DIRECTIONS - Every line below should be repeated exactly.

>> BEGIN

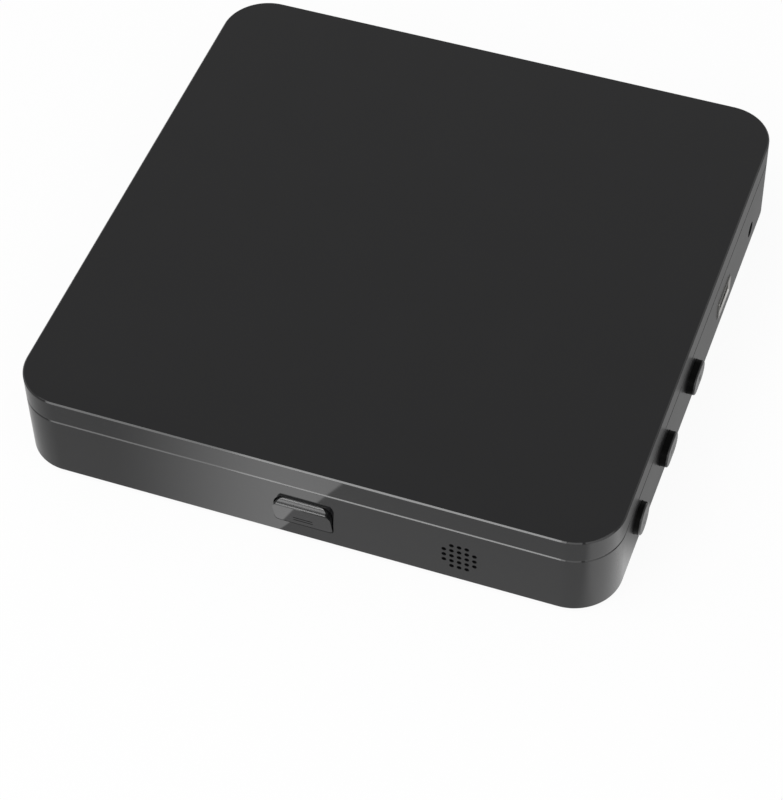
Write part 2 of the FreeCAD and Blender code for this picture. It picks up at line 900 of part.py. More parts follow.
def friction_washers():
    """One washer on the outer side of each lug."""
    rings = []
    for x in hinge_points:
        side = 1 if x > 0 else -1
        near = x + side * (lug_half + washer_slack)
        far = near + side * washer_thickness
        x0 = min(near, far)
        x1 = max(near, far)
        ring = rod_x(washer_radius, x0, x1, hinge_y, hinge_z)
        rings.append(ring.cut(rod_x(pin_radius + pin_slack, x0 - over, x1 + over, hinge_y, hinge_z)))
    return group(rings)


def foot(x, y):
    """A rubber foot, glued into its recess, with a rounded lower edge."""
    pad = rod_z(foot_radius - glue_gap, x, y, 0, case_bottom + foot_recess)
    return pad.makeFillet(foot_rounding, edges_at(pad, "Z", 0))


def round_button():
    """The power button: cap, flange behind the wall and plunger."""
    cap = rod_x(power_radius, inner_right - weld, right + power_proud, power_y, button_z)
    cap = cap.makeFillet(button_rounding, edges_at(cap, "X", right + power_proud))
    flange = rod_x(power_radius + button_flange, inner_right - button_flange_thickness, inner_right,
                   power_y, button_z)
    return joined([cap, flange, plunger(power_y)])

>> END

TASK RESULT -
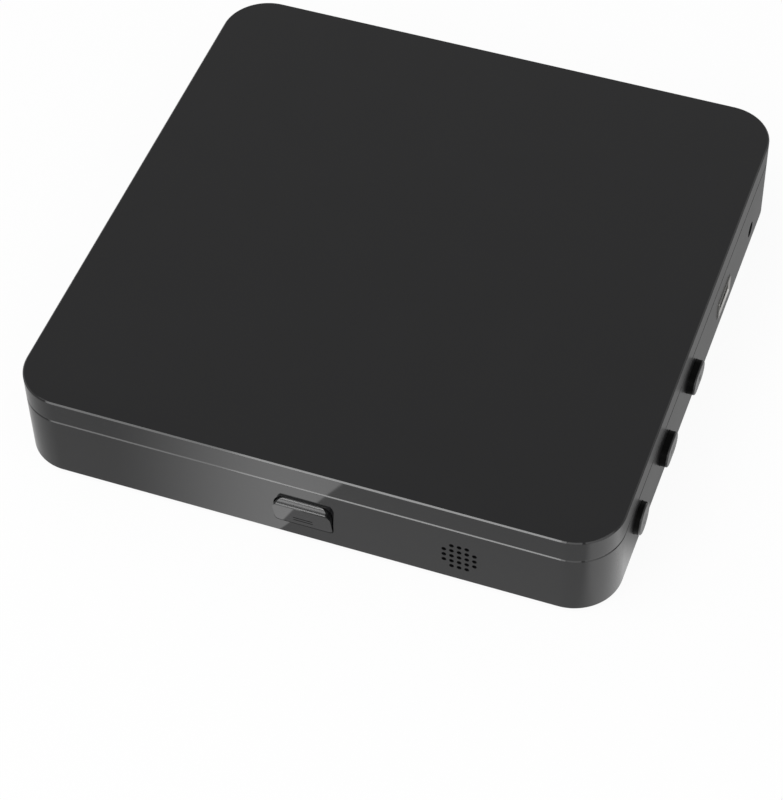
Write part 2 of the FreeCAD and Blender code for this picture. It picks up at line 900 of part.py. More parts follow.
def friction_washers():
    """One washer on the outer side of each lug."""
    rings = []
    for x in hinge_points:
        side = 1 if x > 0 else -1
        near = x + side * (lug_half + washer_slack)
        far = near + side * washer_thickness
        x0 = min(near, far)
        x1 = max(near, far)
        ring = rod_x(washer_radius, x0, x1, hinge_y, hinge_z)
        rings.append(ring.cut(rod_x(pin_radius + pin_slack, x0 - over, x1 + over, hinge_y, hinge_z)))
    return group(rings)


def foot(x, y):
    """A rubber foot, glued into its recess, with a rounded lower edge."""
    pad = rod_z(foot_radius - glue_gap, x, y, 0, case_bottom + foot_recess)
    return pad.makeFillet(foot_rounding, edges_at(pad, "Z", 0))


def round_button():
    """The power button: cap, flange behind the wall and plunger."""
    cap = rod_x(power_radius, inner_right - weld, right + power_proud, power_y, button_z)
    cap = cap.makeFillet(button_rounding, edges_at(cap, "X", right + power_proud))
    flange = rod_x(power_radius + button_flange, inner_right - button_flange_thickness, inner_right,
                   power_y, button_z)
    return joined([cap, flange, plunger(power_y)])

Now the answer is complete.